The Ethics Connection — GS-IV

Ambedkar also appears in the Ethics paper under “contributions of moral thinkers and philosophers from India.” Here, the focus is on his ethical framework — his belief in human dignity, equality before law, fraternity as a binding force, and his critique of morality that sanctioned hierarchy. His conversion to Buddhism in 1956 was itself an ethical statement about rejecting a system he considered fundamentally unjust.

For GS-IV, you should be able to articulate Ambedkar’s moral philosophy in 150-200 words without getting into detailed historical events or constitutional articles.

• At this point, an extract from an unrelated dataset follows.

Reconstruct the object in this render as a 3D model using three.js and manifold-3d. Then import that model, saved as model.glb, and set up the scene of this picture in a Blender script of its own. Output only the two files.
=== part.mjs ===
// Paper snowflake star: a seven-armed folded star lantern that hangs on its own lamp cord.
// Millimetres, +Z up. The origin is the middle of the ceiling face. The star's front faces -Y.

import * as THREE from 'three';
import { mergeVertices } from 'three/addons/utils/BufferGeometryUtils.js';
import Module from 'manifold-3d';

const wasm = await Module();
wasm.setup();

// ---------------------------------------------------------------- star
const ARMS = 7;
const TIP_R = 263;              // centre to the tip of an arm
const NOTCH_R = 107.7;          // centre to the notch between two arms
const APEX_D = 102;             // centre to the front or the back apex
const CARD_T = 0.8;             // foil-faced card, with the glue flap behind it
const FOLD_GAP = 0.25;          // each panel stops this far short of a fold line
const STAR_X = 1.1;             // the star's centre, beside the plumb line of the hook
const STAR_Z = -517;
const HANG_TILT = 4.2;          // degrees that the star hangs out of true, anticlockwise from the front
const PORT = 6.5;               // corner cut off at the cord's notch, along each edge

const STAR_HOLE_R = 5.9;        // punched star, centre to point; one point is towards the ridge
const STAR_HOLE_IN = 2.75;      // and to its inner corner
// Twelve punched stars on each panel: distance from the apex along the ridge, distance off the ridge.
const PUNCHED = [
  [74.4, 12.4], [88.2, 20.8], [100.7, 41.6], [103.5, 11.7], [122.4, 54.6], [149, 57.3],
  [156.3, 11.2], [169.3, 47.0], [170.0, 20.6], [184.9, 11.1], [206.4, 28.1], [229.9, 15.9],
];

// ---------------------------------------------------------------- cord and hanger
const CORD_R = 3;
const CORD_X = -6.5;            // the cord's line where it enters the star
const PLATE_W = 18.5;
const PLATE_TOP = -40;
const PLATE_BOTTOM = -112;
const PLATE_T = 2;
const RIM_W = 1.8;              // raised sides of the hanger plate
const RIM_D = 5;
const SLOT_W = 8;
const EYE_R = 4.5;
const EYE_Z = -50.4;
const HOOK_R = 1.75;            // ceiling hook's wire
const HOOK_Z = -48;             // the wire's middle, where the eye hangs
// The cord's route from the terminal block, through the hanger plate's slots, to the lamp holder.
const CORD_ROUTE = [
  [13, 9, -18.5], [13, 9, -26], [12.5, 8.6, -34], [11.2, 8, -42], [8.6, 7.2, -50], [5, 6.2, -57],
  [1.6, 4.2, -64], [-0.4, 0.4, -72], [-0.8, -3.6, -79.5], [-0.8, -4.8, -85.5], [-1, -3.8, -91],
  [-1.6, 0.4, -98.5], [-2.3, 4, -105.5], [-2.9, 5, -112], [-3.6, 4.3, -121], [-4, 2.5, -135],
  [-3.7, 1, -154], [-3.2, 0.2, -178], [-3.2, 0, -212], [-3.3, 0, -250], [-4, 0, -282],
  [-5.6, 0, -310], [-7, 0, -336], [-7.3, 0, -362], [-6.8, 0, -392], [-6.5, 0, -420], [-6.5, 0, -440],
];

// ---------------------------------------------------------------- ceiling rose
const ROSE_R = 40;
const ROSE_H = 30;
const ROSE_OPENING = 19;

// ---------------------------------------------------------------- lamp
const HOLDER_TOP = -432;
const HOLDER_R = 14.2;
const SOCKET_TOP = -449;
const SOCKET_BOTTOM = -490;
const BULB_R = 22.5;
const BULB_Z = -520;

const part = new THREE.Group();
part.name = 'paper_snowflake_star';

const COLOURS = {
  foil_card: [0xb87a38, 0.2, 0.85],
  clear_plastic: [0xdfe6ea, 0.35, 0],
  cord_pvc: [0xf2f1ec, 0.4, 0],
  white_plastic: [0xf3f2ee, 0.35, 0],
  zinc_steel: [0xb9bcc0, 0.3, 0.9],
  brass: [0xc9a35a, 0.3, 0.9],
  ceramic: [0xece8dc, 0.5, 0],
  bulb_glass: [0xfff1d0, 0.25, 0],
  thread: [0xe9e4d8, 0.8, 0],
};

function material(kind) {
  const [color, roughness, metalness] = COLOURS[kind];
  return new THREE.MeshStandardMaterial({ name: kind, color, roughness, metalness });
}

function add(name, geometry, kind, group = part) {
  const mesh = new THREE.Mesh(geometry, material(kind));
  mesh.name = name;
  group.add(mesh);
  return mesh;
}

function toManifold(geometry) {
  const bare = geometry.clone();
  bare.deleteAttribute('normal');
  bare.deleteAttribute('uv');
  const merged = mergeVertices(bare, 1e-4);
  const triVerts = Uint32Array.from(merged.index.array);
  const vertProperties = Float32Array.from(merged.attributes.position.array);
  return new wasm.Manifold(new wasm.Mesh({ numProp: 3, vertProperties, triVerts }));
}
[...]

Key Points to Remember for UPSC

  • Ambedkar’s pre-independence work — Mahad Satyagraha, Poona Pact, Round Table Conferences — belongs to GS-I (History).
  • His role as Chairman of the Drafting Committee and his constitutional philosophy belongs to GS-II (Polity).
  • His moral and ethical vision — dignity, equality, fraternity — is relevant to GS-IV (Ethics).
  • Article 17 (abolition of untouchability) is where his social activism and constitutional work directly intersect.
  • His 25 November 1949 speech is one of the most exam-relevant primary texts for Mains answer writing.
  • “Annihilation of Caste” is relevant for History and Society questions; Constituent Assembly debates are relevant for Polity.
  • Never write the same answer for History and Polity questions on Ambedkar — the framing must change based on what the paper demands.

The practical takeaway here is straightforward. Build one deep, unified understanding of Ambedkar’s life, thought, and constitutional contributions. Then practise writing three different 200-word answers — one for GS-I, one for GS-II, and one for GS-IV — on the same person. This exercise alone will teach you how UPSC expects you to think across papers. Pick up his 25 November 1949 speech this week, read it once fully, and note down five lines you can quote in your next Mains test. That single habit will set your answers apart.